_WHAT IS REQUIRED_
Restate the opening lines of the material below word for word, stopping after the line that contains "const COLLAR_LENGTH = 0.36;".

_STORED DATA_
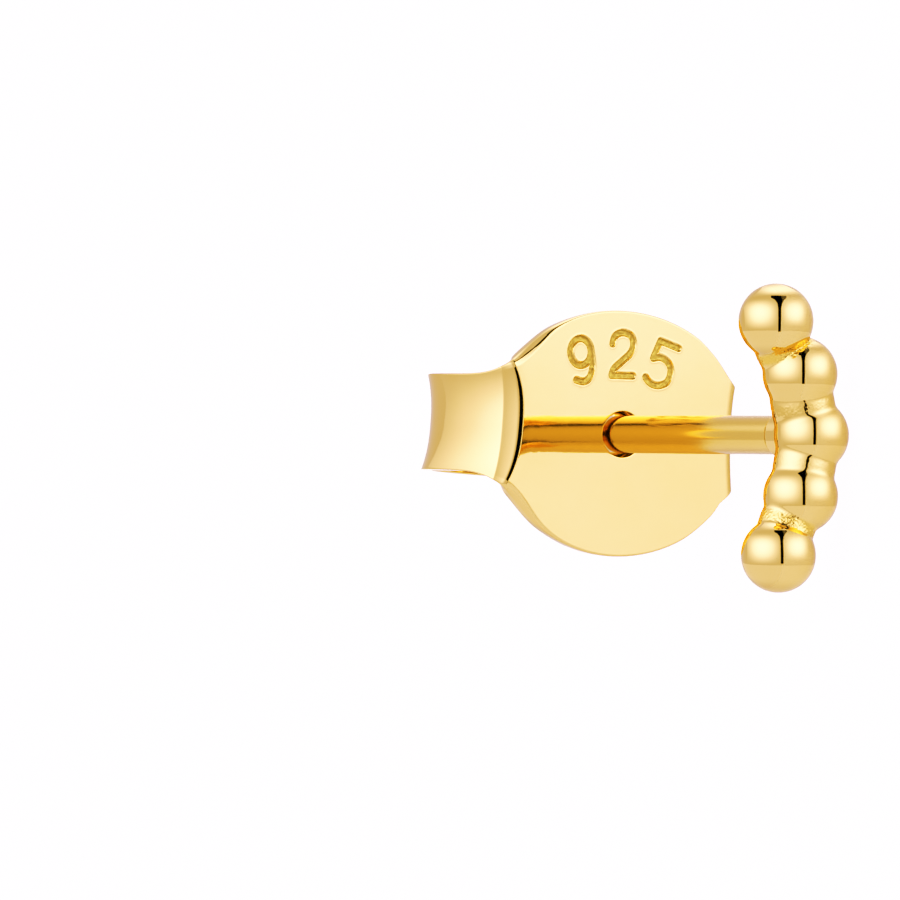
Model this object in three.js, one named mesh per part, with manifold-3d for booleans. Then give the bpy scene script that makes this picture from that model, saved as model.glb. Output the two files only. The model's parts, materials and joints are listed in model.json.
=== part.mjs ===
// Stud earring: a short curved bar of five fused beads, soldered to a straight ear post,
// and the stamped butterfly back that grips the post behind the earlobe.
//
// Everything is first laid out in the stud's own frame, in millimetres: +X runs to the right
// along the butterfly's ears, +Z runs up the bead bar, and +Y runs down the post, away from
// the beads. Y is 0 at the butterfly's flat front. The last group then lays the stud down as
// it rests on a table, +Z up, with the origin under the middle of its box.
import * as THREE from "three";
import { mergeVertices } from "three/addons/utils/BufferGeometryUtils.js";
import Module from "manifold-3d";

const wasm = await Module();
wasm.setup();

const DEGREE = Math.PI / 180;

// Bead bar: five round beads in a row that bows to the right, each sunk a little into the next.
const BEAD_RADIUS = 0.755;
const BEADS = [
  { right: -0.85, up: 2.285 },
  { right: -0.275, up: 1.23 },
  { right: 0, up: 0 },
  { right: -0.26, up: -1.22 },
  { right: -0.79, up: -2.4 },
];
const OUTER_NECK_RADIUS = 0.52; // solder between an end bead and the next one
const INNER_NECK_RADIUS = 0.6; // solder between the three middle beads
const BAR_TO_BACK = 7.3; // from the bead centres to the butterfly's front

// Ear post: round wire, soldered to the middle bead, with a rounded tip.
const POST_RADIUS = 0.4;
const POST_TIP = 3.95; // how far the tip stands behind the butterfly's front
const TIP_ROUND = 0.22;
const COLLAR_RADIUS = 0.49; // solder collar where the post meets the bead
const COLLAR_LENGTH = 0.36;

// Butterfly back: an oval disc whose two side tabs bend back and roll up beside the post.
const SHEET = 0.25;
const DISC_HALF_WIDTH = 3.05;
const DISC_HALF_HEIGHT = 2.625;
const HOLE_RADIUS = 0.485;
const RIDGE_MIDDLE = 2.49; // where the front starts to bend, level with the post
const RIDGE_END = 2.75; // where it starts to bend, at the disc's outline
const RIDGE_CURVE = 2.5;
const BEND_OUT = 2.89; // distance from the post at which the tight bend is done
const BEND_TURN = 67 * DEGREE;
const EAR_DEPTH = 2.15; // how far behind the front an ear is widest
const EAR_HALF_HEIGHT = 1.01;
const EAR_TAPER = 1.2;
const FILLET_POWER = 6; // how sharply the disc's outline turns into the tab's: higher is sharper
const CURL_RADIUS = 1.4;
const CURL_TURN = 190 * DEGREE;
const TAIL_RADIUS = 0.8;
const TAIL_TURN = 80 * DEGREE;
const BUTTERFLY_TURN = 4.7 * DEGREE; // the back has turned a little on the post

// The stud rests on both corners of its right ear and on the middle bead of the bar.
const REST_ROLL = 85.3 * DEGREE; // round the post, from the bar standing upright
const REST_PITCH = 16.13 * DEGREE; // the post then slopes down towards the beads

// Facets along half of the butterfly's strip, and across it.
const FLAT_STEPS = 16;
const BEND_STEPS = 5;
const SWEEP_STEPS = 3;
const CURL_STEPS = 16;
const TAIL_STEPS = 6;
const ACROSS_STEPS = 8;

// A closed three.js geometry as a manifold-3d solid.
function solid(geometry) {
  geometry.deleteAttribute("normal");
  geometry.deleteAttribute("uv");
  const merged = mergeVertices(geometry, 1e-5);
  return new wasm.Manifold(
    new wasm.Mesh({
      numProp: 3,
      vertProperties: new Float32Array(merged.attributes.position.array),
      triVerts: new Uint32Array(merged.index.array),
    }),
  );
}

// A manifold-3d solid as a three.js geometry.
function geometryOf(manifold) {
  const mesh = manifold.getMesh();
  const geometry = new THREE.BufferGeometry();
  geometry.setAttribute("position", new THREE.BufferAttribute(mesh.vertProperties, 3));
  geometry.setIndex(new THREE.BufferAttribute(mesh.triVerts, 1));
  geometry.computeVertexNormals();
  return geometry;
}

function bead(centre) {
  const sphere = new THREE.SphereGeometry(BEAD_RADIUS, 26, 18);
  sphere.rotateX(Math.PI / 2);
  sphere.translate(centre.x, centre.y, centre.z);
  return solid(sphere);
}

// The solder that fills the groove between two neighbouring beads.
function neck(from, to, radius) {
  const along = new THREE.Vector3().subVectors(to, from);
  const cylinder = new THREE.CylinderGeometry(radius, radius, along.length(), 20);
  const upright = new THREE.Vector3(0, 1, 0);
  const turn = new THREE.Quaternion().setFromUnitVectors(upright, along.clone().normalize());
  cylinder.applyQuaternion(turn);
  const middle = new THREE.Vector3().addVectors(from, to).multiplyScalar(0.5);
  cylinder.translate(middle.x, middle.y, middle.z);
  return solid(cylinder);
}

// The post with its solder collar and rounded tip, turned about the Y axis.
function post() {
  const root = -BAR_TO_BACK;
  const collarEnd = -BAR_TO_BACK + BEAD_RADIUS + COLLAR_LENGTH;
  const profile = [
    new THREE.Vector2(0, root),
    new THREE.Vector2(COLLAR_RADIUS, root),
    new THREE.Vector2(COLLAR_RADIUS, collarEnd - COLLAR_LENGTH),
    new THREE.Vector2(POST_RADIUS, collarEnd),
  ];
  const tipSteps = 4;
  for (let step = 0; step <= tipSteps; step += 1) {
    const angle = (step / tipSteps) * 90 * DEGREE;
    profile.push(
      new THREE.Vector2(
        POST_RADIUS - TIP_ROUND + TIP_ROUND * Math.cos(angle),
        POST_TIP - TIP_ROUND + TIP_ROUND * Math.sin(angle),
      ),
    );
  }
  profile.push(new THREE.Vector2(0, POST_TIP));
  return solid(new THREE.LatheGeometry(profile, 28));
}

// Bead bar and post are soldered together, so they are one solid.
function beadedStud() {
  const centres = BEADS.map(({ right, up }) => new THREE.Vector3(right, -BAR_TO_BACK, up));
  let body = post();
  for (const centre of centres) {
    body = body.add(bead(centre));
  }
  for (let index = 1; index < centres.length; index += 1) {
    const touchesEndBead = index === 1 || index === centres.length - 1;
    const radius = touchesEndBead ? OUTER_NECK_RADIUS : INNER_NECK_RADIUS;
    body = body.add(neck(centres[index - 1], centres[index], radius));
  }
  return geometryOf(body);
}

// Half height of the flat front at a distance from its middle: the oval, filleted into the tab.
function discHalfHeight(out) {
  const oval = DISC_HALF_HEIGHT * Math.sqrt(1 - (out / DISC_HALF_WIDTH) ** 2);
  return (oval ** FILLET_POWER + EAR_HALF_HEIGHT ** FILLET_POWER) ** (1 / FILLET_POWER);
}

// Distance from the middle at which the front starts to bend, at a height above the post.
function ridge(up) {
  const share = Math.min(1, Math.abs(up) / discHalfHeight(RIDGE_END));
  return RIDGE_MIDDLE + (RIDGE_END - RIDGE_MIDDLE) * share ** RIDGE_CURVE;
}

// The arcs that the strip follows from the ridge at a height: tight bend, ear, curl and tail.
function arcs(up) {
  const bendRadius = (BEND_OUT - ridge(up)) / Math.sin(BEND_TURN);
  const bendDepth = bendRadius * (1 - Math.cos(BEND_TURN));
  const sweepRadius = (EAR_DEPTH - bendDepth) / Math.cos(BEND_TURN);
  return [
    { radius: bendRadius, turn: BEND_TURN, steps: BEND_STEPS },
    { radius: sweepRadius, turn: 90 * DEGREE - BEND_TURN, steps: SWEEP_STEPS },
    { radius: CURL_RADIUS, turn: CURL_TURN, steps: CURL_STEPS },
    { radius: TAIL_RADIUS, turn: TAIL_TURN, steps: TAIL_STEPS },
  ];
}

// A point of the strip's outer face: distance out, depth behind the front, and how far it has bent.
function stripPoint(step, up) {
  if (step <= FLAT_STEPS) {
    return { out: (step / FLAT_STEPS) * ridge(up), depth: 0, bent: 0 };
  }
  let out = ridge(up);
  let depth = 0;
  let bent = 0;
  let left = step - FLAT_STEPS;
  for (const arc of arcs(up)) {
    const turn = arc.turn * Math.min(1, left / arc.steps);
    out += arc.radius * (Math.sin(bent + turn) - Math.sin(bent));
    depth += arc.radius * (Math.cos(bent) - Math.cos(bent + turn));
    bent += turn;
    left -= Math.min(left, arc.steps);
  }
  return { out, depth, bent };
}

// Half height of the blank at a step along the strip: the oval disc, then the tapering tab.
function blankHalfHeight(step) {
  if (step <= FLAT_STEPS) {
    return discHalfHeight((step / FLAT_STEPS) * RIDGE_END);
  }
  if (step > FLAT_STEPS + BEND_STEPS + SWEEP_STEPS) {
    return EAR_HALF_HEIGHT;
  }
  const share = 1 - stripPoint(step, 0).depth / EAR_DEPTH;
  const extra = discHalfHeight(RIDGE_END) - EAR_HALF_HEIGHT;
  return EAR_HALF_HEIGHT + extra * Math.max(0, share) ** EAR_TAPER;
}

// The butterfly back: a flat strip, bent to its section, with the post's hole cut through it.
function butterflyBack() {
  const halfSteps = FLAT_STEPS + BEND_STEPS + SWEEP_STEPS + CURL_STEPS + TAIL_STEPS;
  const strip = new THREE.BoxGeometry(2 * halfSteps, 2, 1, 2 * halfSteps, ACROSS_STEPS, 1);
  const position = strip.attributes.position;
  for (let index = 0; index < position.count; index += 1) {
    const step = Math.round(Math.abs(position.getX(index)));
    const side = Math.sign(position.getX(index));
    const up = position.getY(index) * blankHalfHeight(step);
    const inward = position.getZ(index) < 0 ? SHEET : 0;
    const at = stripPoint(step, up);
    const out = at.out - inward * Math.sin(at.bent);
    const depth = at.depth + inward * Math.cos(at.bent);
    position.setXYZ(index, side * out, depth, up);
  }
  const drill = new THREE.CylinderGeometry(HOLE_RADIUS, HOLE_RADIUS, 4 * SHEET, 32);
  return geometryOf(solid(strip).subtract(solid(drill)));
}

const gold = new THREE.MeshStandardMaterial({ color: 0xe8c15a, roughness: 0.12, metalness: 1 });
const backGold = new THREE.MeshStandardMaterial({ color: 0xe6be58, roughness: 0.14, metalness: 1 });

const stud = new THREE.Mesh(beadedStud(), gold);
stud.name = "beaded_stud";

const back = new THREE.Mesh(butterflyBack(), backGold);
back.name = "butterfly_back";
back.rotation.y = BUTTERFLY_TURN;

const rolled = new THREE.Group();
rolled.rotation.y = REST_ROLL;
rolled.add(stud, back);

const lying = new THREE.Group();
lying.rotation.x = REST_PITCH;
lying.add(rolled);

// Set down on z = 0, centred over the origin.
const box = new THREE.Box3().setFromObject(lying, true);
const earring = new THREE.Group();
earring.position.set(-(box.min.x + box.max.x) / 2, -(box.min.y + box.max.y) / 2, -box.min.z);
earring.add(lying);

export default earring;
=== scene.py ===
"""Stud earring: a bar of five fused gold beads on an ear post, with its stamped butterfly back.

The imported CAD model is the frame. Both of its nodes are replaced by finer meshes of the same
shapes. They are worked out in millimetres in the stud's own frame, which part.mjs uses too: +X
runs to the right along the butterfly's ears, +Z up the bead bar and +Y down the post, away from
the beads, with the origin in the middle of the butterfly's hole. STUD_FRAME then lays them on
the floor as the CAD rests. In the picture the camera is rolled, so that the bar stands upright.
The floor is a pale glass table in a dim white studio, with a lit backdrop beneath it.
"""
import json
import math

import bmesh
import bpy
import numpy as np
from mathutils import Matrix, Vector


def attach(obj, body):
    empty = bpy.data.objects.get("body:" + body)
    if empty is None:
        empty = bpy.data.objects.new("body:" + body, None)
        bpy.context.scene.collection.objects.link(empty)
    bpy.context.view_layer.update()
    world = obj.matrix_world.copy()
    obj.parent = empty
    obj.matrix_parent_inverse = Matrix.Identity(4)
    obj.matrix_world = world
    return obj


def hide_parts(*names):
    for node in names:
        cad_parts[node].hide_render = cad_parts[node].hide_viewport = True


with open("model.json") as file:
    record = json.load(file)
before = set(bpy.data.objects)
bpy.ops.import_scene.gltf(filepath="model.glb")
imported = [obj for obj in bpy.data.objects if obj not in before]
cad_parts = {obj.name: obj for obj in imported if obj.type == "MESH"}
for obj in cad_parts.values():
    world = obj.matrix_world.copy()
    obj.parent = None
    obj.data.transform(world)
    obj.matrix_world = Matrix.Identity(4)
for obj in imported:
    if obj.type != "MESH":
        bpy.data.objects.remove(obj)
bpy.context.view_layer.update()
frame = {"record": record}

MM = 0.001

# ---------------------------------------------------------------- the frame's own sizes, in mm

BEAD_RADIUS = 0.755
BAR_TO_BACK = 7.3
BEADS = [(-0.85, 2.285), (-0.275, 1.23), (0.0, 0.0), (-0.26, -1.22), (-0.79, -2.4)]
POST_RADIUS = 0.4
POST_TIP = 3.95
TIP_ROUND = 0.22
COLLAR_RADIUS = 0.475
COLLAR_END = -6.23
COLLAR_ROUND = 0.07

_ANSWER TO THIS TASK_
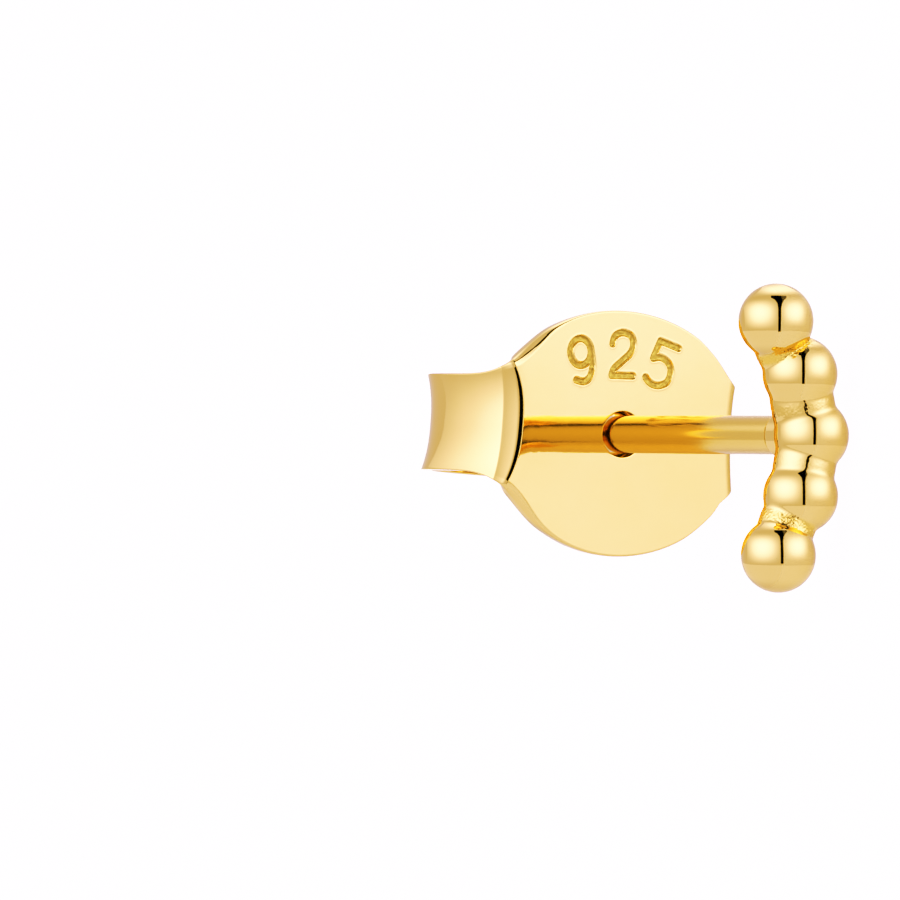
Model this object in three.js, one named mesh per part, with manifold-3d for booleans. Then give the bpy scene script that makes this picture from that model, saved as model.glb. Output the two files only. The model's parts, materials and joints are listed in model.json.
=== part.mjs ===
// Stud earring: a short curved bar of five fused beads, soldered to a straight ear post,
// and the stamped butterfly back that grips the post behind the earlobe.
//
// Everything is first laid out in the stud's own frame, in millimetres: +X runs to the right
// along the butterfly's ears, +Z runs up the bead bar, and +Y runs down the post, away from
// the beads. Y is 0 at the butterfly's flat front. The last group then lays the stud down as
// it rests on a table, +Z up, with the origin under the middle of its box.
import * as THREE from "three";
import { mergeVertices } from "three/addons/utils/BufferGeometryUtils.js";
import Module from "manifold-3d";

const wasm = await Module();
wasm.setup();

const DEGREE = Math.PI / 180;

// Bead bar: five round beads in a row that bows to the right, each sunk a little into the next.
const BEAD_RADIUS = 0.755;
const BEADS = [
  { right: -0.85, up: 2.285 },
  { right: -0.275, up: 1.23 },
  { right: 0, up: 0 },
  { right: -0.26, up: -1.22 },
  { right: -0.79, up: -2.4 },
];
const OUTER_NECK_RADIUS = 0.52; // solder between an end bead and the next one
const INNER_NECK_RADIUS = 0.6; // solder between the three middle beads
const BAR_TO_BACK = 7.3; // from the bead centres to the butterfly's front

// Ear post: round wire, soldered to the middle bead, with a rounded tip.
const POST_RADIUS = 0.4;
const POST_TIP = 3.95; // how far the tip stands behind the butterfly's front
const TIP_ROUND = 0.22;
const COLLAR_RADIUS = 0.49; // solder collar where the post meets the bead
const COLLAR_LENGTH = 0.36;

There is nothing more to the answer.